Ink

An ink is a liquid containing various pigments and/or dyes used for coloring a surface to produce an image, text, or design. Ink is used for drawing and/or writing with a pen, brush or quill. Thicker inks, in paste form, are used extensively in letterpress and lithographic printing.

Ink is a complex medium, comprising solvents, pigments, dyes, resins, lubricants, solubilizers, surfactants, particulate matter, fluorescers, and other materials. The components of inks serve many purposes; the ink’s carrier, colorants, and other additives are used to control flow, thickness, and appearance of the ink when dry.

Approximately 5000 years ago, an ink for blacking the raised surfaces of pictures and texts carved in stone was developed in China. This early ink was a mixture of soot from pine smoke, lamp oil, and gelatin from animal skins and musk. Other early cultures also developed many colors of ink from available berries, plants and minerals.

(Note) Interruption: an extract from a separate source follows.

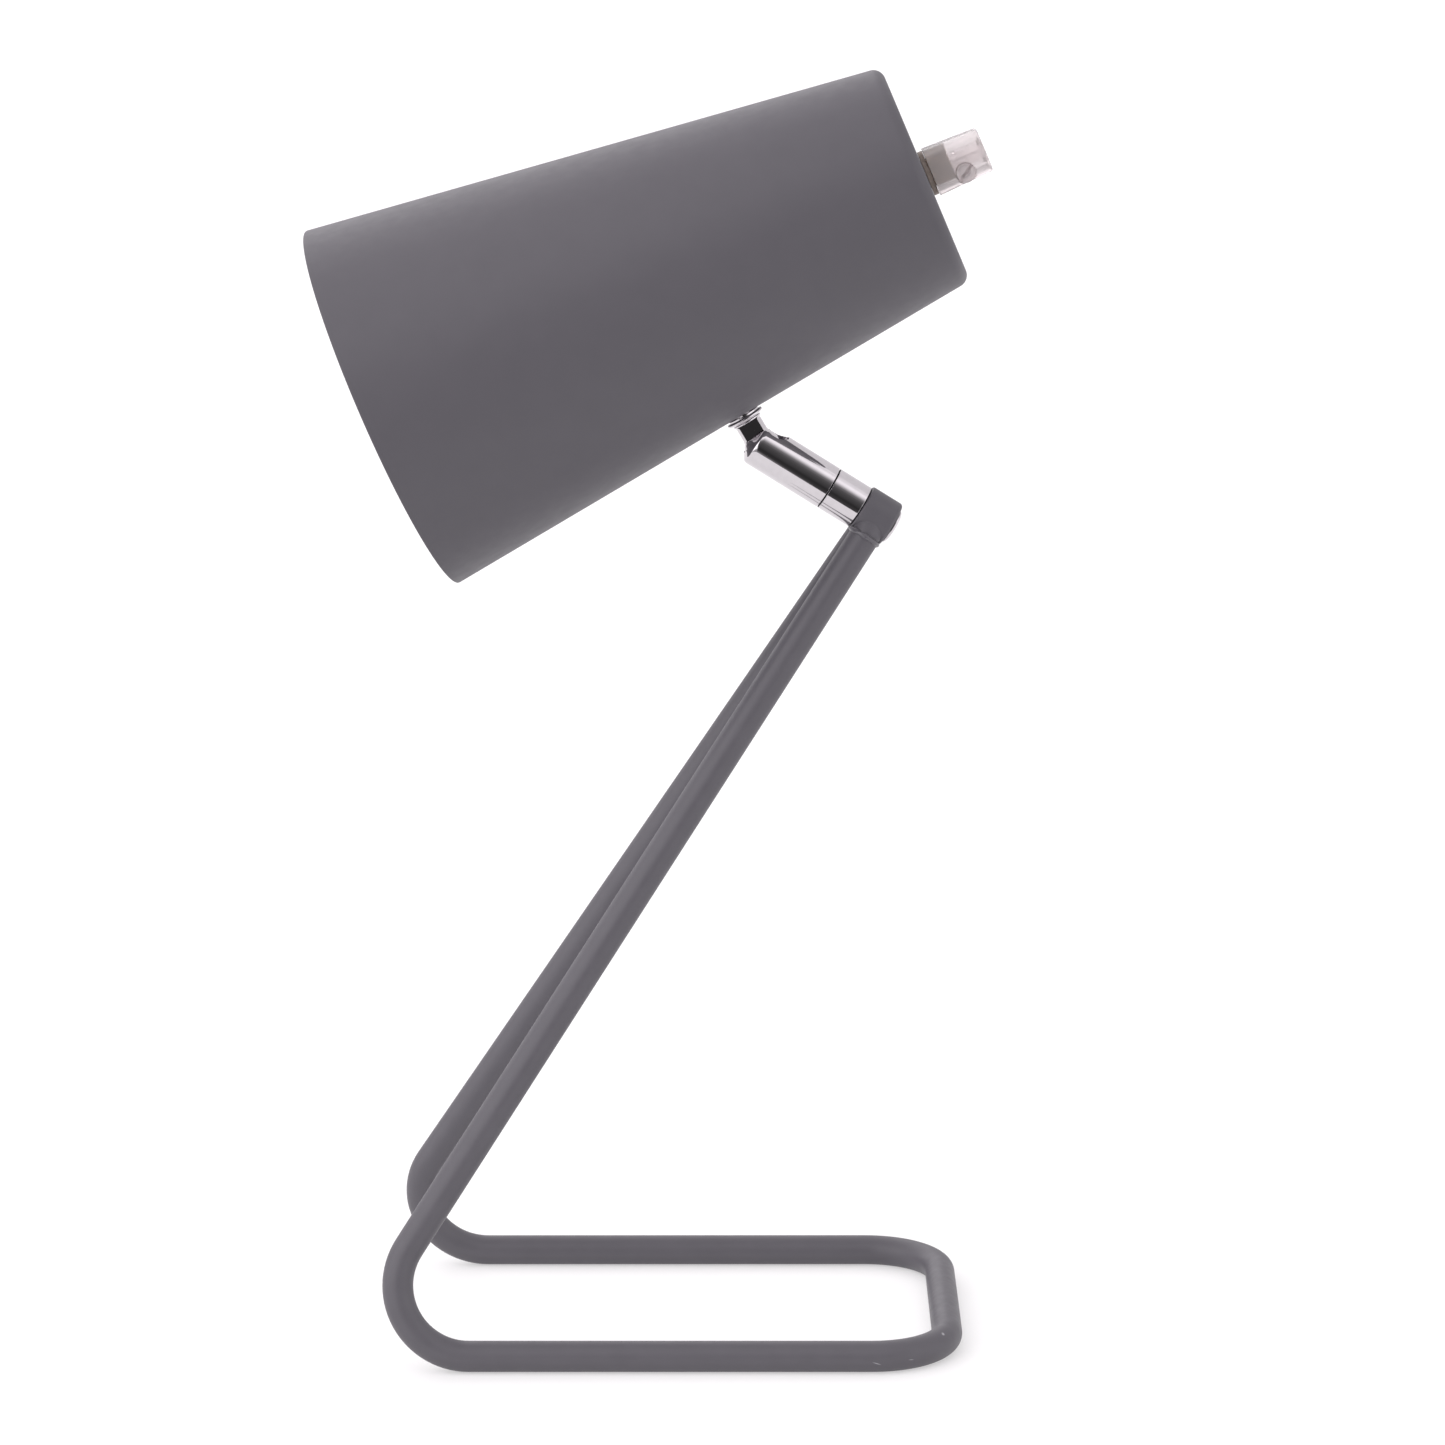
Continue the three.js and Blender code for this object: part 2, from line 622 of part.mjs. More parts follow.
const CAP_INNER_R = HOLDER_R - 1.7;
const CAP_NECK_R = 8;
const BODY_THREAD_R = CAP_INNER_R - GAP;
const BODY_INNER_R = 15.2;
const BLOCK_END = HOLDER_JOIN;
const SHELL_R = 14.2;
const SHELL_INNER_R = BULB_CAP_R + 0.4;
const SHELL_START = BLOCK_END + GAP;
const TERMINAL_X = 8;
const TERMINAL_R = 1.5;
const TERMINAL_DEPTH = 6;

function holderCap() {
  const bore = NIPPLE_R + GAP;
  const neckEnd = 9;
  const neckInnerEnd = 11;
  return turned([
    [bore, HOLDER_START],
    [CAP_NECK_R, HOLDER_START],
    [CAP_NECK_R, neckEnd],
    [HOLDER_R - 2.5, neckEnd + 3],
    [HOLDER_R, neckEnd + 6],
    [HOLDER_R, HOLDER_JOIN],
    [CAP_INNER_R, HOLDER_JOIN],
    [CAP_INNER_R, neckInnerEnd + 4.6],
    [CAP_INNER_R - 1.8, neckInnerEnd + 2.8],
    [CAP_NECK_R, neckInnerEnd],
    [bore, neckInnerEnd],
  ]);
}

function holderBody() {
  const shoulder = HOLDER_JOIN + GAP;
  const threadStart = BLOCK_START - 1;
  const lipR = BODY_INNER_R + 1.2;
  return turned([
    [BODY_INNER_R, threadStart],
    [BODY_THREAD_R, threadStart],
    [BODY_THREAD_R, shoulder],
    [HOLDER_R, shoulder],
    [HOLDER_R, shoulder + 1.7],
    [HOLDER_R - 1.2, shoulder + 2.7],
    [lipR + 0.8, HOLDER_END - 0.8],
    [lipR, HOLDER_END],
    [BODY_INNER_R, HOLDER_END],
  ]);
}

function contactBlock() {
  const block = rod(BODY_INNER_R - GAP, BLOCK_START, BLOCK_END);
  const hole = rod(TERMINAL_R + GAP, BLOCK_START - 1, BLOCK_START + TERMINAL_DEPTH, 16);
  return block.subtract(hole.translate([TERMINAL_X, 0, 0])).subtract(hole.translate([-TERMINAL_X, 0, 0]));
}

function screwShell() {
  const flange = 0.5;
  const holeR = 9;
  const end = HOLDER_END - 4;
  return turned([
    [holeR, SHELL_START],
    [SHELL_R, SHELL_START],
    [SHELL_R, end],
    [SHELL_INNER_R, end],
    [SHELL_INNER_R, SHELL_START + flange],
    [holeR, SHELL_START + flange],
  ]);
}

// A folded strip that springs up to the tip of the bulb.
function centreContact() {
  const foot = SHELL_START;
  const reach = BULB_TIP - GAP;
  const thick = 0.5;
  const strip = new THREE.Shape([
    new THREE.Vector2(-5, foot),
    new THREE.Vector2(5, foot),
    new THREE.Vector2(5, foot + 1),
    new THREE.Vector2(1, reach),
    new THREE.Vector2(-3, reach),
    new THREE.Vector2(-3, reach - thick),
    new THREE.Vector2(0.7, reach - thick),
    new THREE.Vector2(4, foot + thick),
    new THREE.Vector2(-5, foot + thick),
  ]);
  const width = 5;
  const geometry = new THREE.ExtrudeGeometry(strip, { depth: width, bevelEnabled: false });
  return solidOf(geometry.translate(0, 0, -width / 2).rotateX(Math.PI / 2));
}

function terminalScrew(side) {
  const seat = BLOCK_START - GAP;
  const top = seat - 1.6;
  const headR = 2.6;
  const tip = BLOCK_START + TERMINAL_DEPTH - 1;
  const profile = [[0, top], [headR, top], [headR, seat], [TERMINAL_R, seat], [TERMINAL_R, tip], [0, tip]];
  const screw = turned(profile, 16);
  const slot = solidOf(new THREE.BoxGeometry(6, 0.8, 1.2)).translate([0, 0, top]);
  return screw.subtract(slot).translate([side * TERMINAL_X, 0, 0]);
}

add(shadeFrame, 'holder_cap', holderCap(), BLACK_PLASTIC);
add(shadeFrame, 'holder_body', holderBody(), BLACK_PLASTIC);
add(shadeFrame, 'contact_block', contactBlock(), CERAMIC);
add(shadeFrame, 'screw_shell', screwShell(), BRASS);
add(shadeFrame, 'centre_contact', centreContact(), BRASS);
add(shadeFrame, 'terminal_screw_1', terminalScrew(1), STEEL);
add(shadeFrame, 'terminal_screw_2', terminalScrew(-1), STEEL);

// ---------------------------------------------------------------- bulb

const TIP_HEIGHT = 1.5;
const INSULATOR_START = BULB_TIP + TIP_HEIGHT + GAP;
const CAP_START = 37.5;

function bulbTip() {
  const end = BULB_TIP + TIP_HEIGHT;
  return turned([[0, BULB_TIP], [3, BULB_TIP + 0.3], [4.4, end], [0, end]]);
}

function bulbInsulator() {
  const end = CAP_START - GAP;
  const smallR = 5;
  const bigR = 10;
  const straight = 0.5;
  const cone = INSULATOR_START + straight;
  return turned([[0, INSULATOR_START], [smallR, INSULATOR_START], [smallR, cone], [bigR, end], [0, end]]);
}

function bulbCap() {
  const wall = 0.5;
  const holeR = 9;
  const shoulderR = 10.5;
  const shoulderHeight = 2.5;
  return turned([
    [holeR, CAP_START],
    [shoulderR, CAP_START],
    [BULB_CAP_R, CAP_START + shoulderHeight],
    [BULB_CAP_R, BULB_CAP_END],
    [BULB_CAP_R - wall, BULB_CAP_END],
    [BULB_CAP_R - wall, CAP_START + shoulderHeight + 0.2],
    [shoulderR - 0.2, CAP_START + wall],
    [holeR, CAP_START + wall],
  ]);
}

// A flared heat sink: its radius at a few distances from the shade's small end.
function bulbHousing() {
  const outer = [[13.8, BULB_CAP_END + GAP], [15, 62], [19, 74], [24, 88], [26.2, DIFFUSER_START - GAP]];
  const wall = 1.4;
  const inner = outer.map(([r, z]) => [r - wall, z]).reverse();
  return turned([...outer, ...inner]);
}

// The plate that carries the light sources, across the housing.
const bulbBoard = () => rod(22.5, 90, 91.5);

function bulbDiffuser() {
  const centre = BULB_TIP + BULB_LENGTH - BULB_R;
  const wall = 1.2;
  const start = THREE.MathUtils.radToDeg(Math.asin((DIFFUSER_START - centre) / BULB_R));
  return turned([
    ...arc(0, centre, BULB_R, start, 80, 9),
    [0, centre + BULB_R],
    [0, centre + BULB_R - wall],
    ...arc(0, centre, BULB_R - wall, 80, start, 7),
  ]);
}

add(shadeFrame, 'bulb_tip', bulbTip(), STEEL);
add(shadeFrame, 'bulb_insulator', bulbInsulator(), BLACK_GLASS);
add(shadeFrame, 'bulb_cap', bulbCap(), ALUMINIUM);
add(shadeFrame, 'bulb_housing', bulbHousing(), WHITE_PLASTIC);
add(shadeFrame, 'bulb_board', bulbBoard(), ALUMINIUM);
add(shadeFrame, 'bulb_diffuser', bulbDiffuser(), WHITE_PLASTIC);

export default lamp;
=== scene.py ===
"""Looks of the desk lamp: fine meshes, finishes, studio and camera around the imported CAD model.
Lengths are millimetres, in the axes of the group that a piece belongs to. The studio and the camera
are in metres, in the lamp's own axes."""

import json
import math

import bpy
from mathutils import Matrix, Vector, noise


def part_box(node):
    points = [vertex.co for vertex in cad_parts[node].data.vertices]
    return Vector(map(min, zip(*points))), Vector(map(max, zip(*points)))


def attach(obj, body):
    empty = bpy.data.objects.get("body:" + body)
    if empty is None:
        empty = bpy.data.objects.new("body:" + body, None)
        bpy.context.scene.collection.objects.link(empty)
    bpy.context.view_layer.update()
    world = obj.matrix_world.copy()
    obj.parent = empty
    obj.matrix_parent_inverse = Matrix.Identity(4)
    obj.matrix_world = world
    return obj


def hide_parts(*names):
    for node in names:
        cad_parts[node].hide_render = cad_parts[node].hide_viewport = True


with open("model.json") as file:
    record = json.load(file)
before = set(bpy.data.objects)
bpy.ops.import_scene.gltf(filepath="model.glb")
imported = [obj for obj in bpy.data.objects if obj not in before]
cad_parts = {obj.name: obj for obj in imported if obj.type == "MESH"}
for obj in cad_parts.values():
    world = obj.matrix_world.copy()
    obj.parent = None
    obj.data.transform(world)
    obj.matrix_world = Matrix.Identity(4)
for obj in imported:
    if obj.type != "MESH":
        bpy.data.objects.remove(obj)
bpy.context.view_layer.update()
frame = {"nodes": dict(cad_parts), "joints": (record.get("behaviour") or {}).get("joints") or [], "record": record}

MM = 0.001
joints = {joint["name"]: joint for joint in frame["joints"]}
mounts = {mount["name"]: mount for mount in frame["record"]["mounts"]}

# ---------------- dimensions, as in the CAD source

GAP = 0.3  # between pieces that touch

# Stand. Each leg's line meets its base bar at LEG_FOOT_X, and the bend between them is rounded.
ROD_R = 5
LEG_FOOT_X = -100.55
BASE_HALF_WIDTH = 56.8
BASE_CORNER_R = 25
LEG_BEND_R = 22.8
LEG_RISE = math.radians(56.78)
LEG_LENGTH = 309.8  # seen from the side
LEG_TOP_Y = 5.35

# Collar and knuckle, on one axis.
COLLAR_R = 7.95
COLLAR_LENGTH = 11.4
SCREW_R = 3
SCREW_HEAD_R = 5.7
SCREW_HEAD_HEIGHT = 1.3
HEX_SOCKET = 4  # across flats
KNUCKLE_R = 7.25
SEAM = 17.87  # from the collar's middle
SCREW_END = 13.2
PIVOT_R = 2
BARREL_FLOOR = 2
BALL_FROM_COLLAR = 42.96
MOUTH_R = 4.8
NOSE_PAST_BALL = 4.45
SLOT_HALF_WIDTH = 4.8
SLOT_PAST_BALL = 6.3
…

The ink used in early India since at least the 4th century BC was called masi, which was an admixture of several chemical components. Indian documents written in Kharosthi with ink have been unearthed in Chinese Turkestan. The practice of writing with ink and a sharp pointed needle was common in early South India. Several Jain sutras in India were compiled in ink. In India, the carbon black from which India ink is produced is obtained by burning bones, tar, pitch, and other substances.

In ancient Rome, atramentum was used. In an article for the Christian Science Monitor, Sharon J. Huntington describes these other historical inks:

About 1,600 years ago, a popular ink recipe was created. The recipe was used for centuries. Iron "salts," such as ferrous sulfate (made by treating iron with sulfuric acid), was mixed with tannin from gallnuts (they grow on trees) and a thickener. When first put to paper, this ink is bluish-black. Over time it fades to a dull brown.

Scribes in medieval Europe (about AD 800 to 1500) wrote on sheepskin parchment. One 12th century ink recipe called for hawthorn branches to be cut in the spring and left to dry. Then the bark was pounded from the branches and soaked in water for eight days. The water was boiled until it thickened and turned black. Wine was added during boiling. The ink was poured into special bags and hung in the sun. Once dried, the mixture was mixed with wine and iron salt over a fire to make the final ink.

In the 15th century, a new type of ink had to be developed in Europe for the printing press by Johannes Gutenberg. Two types of ink were prevalent at the time: the Greek and Roman writing ink (soot, glue, and water) and the 12th century variety composed of ferrous sulfate, gall, gum, and water. Neither of these handwriting inks could adhere to printing surfaces without creating blurs. Eventually an oily, varnish-like ink made of soot, turpentine, and walnut oil was created specifically for the printing press.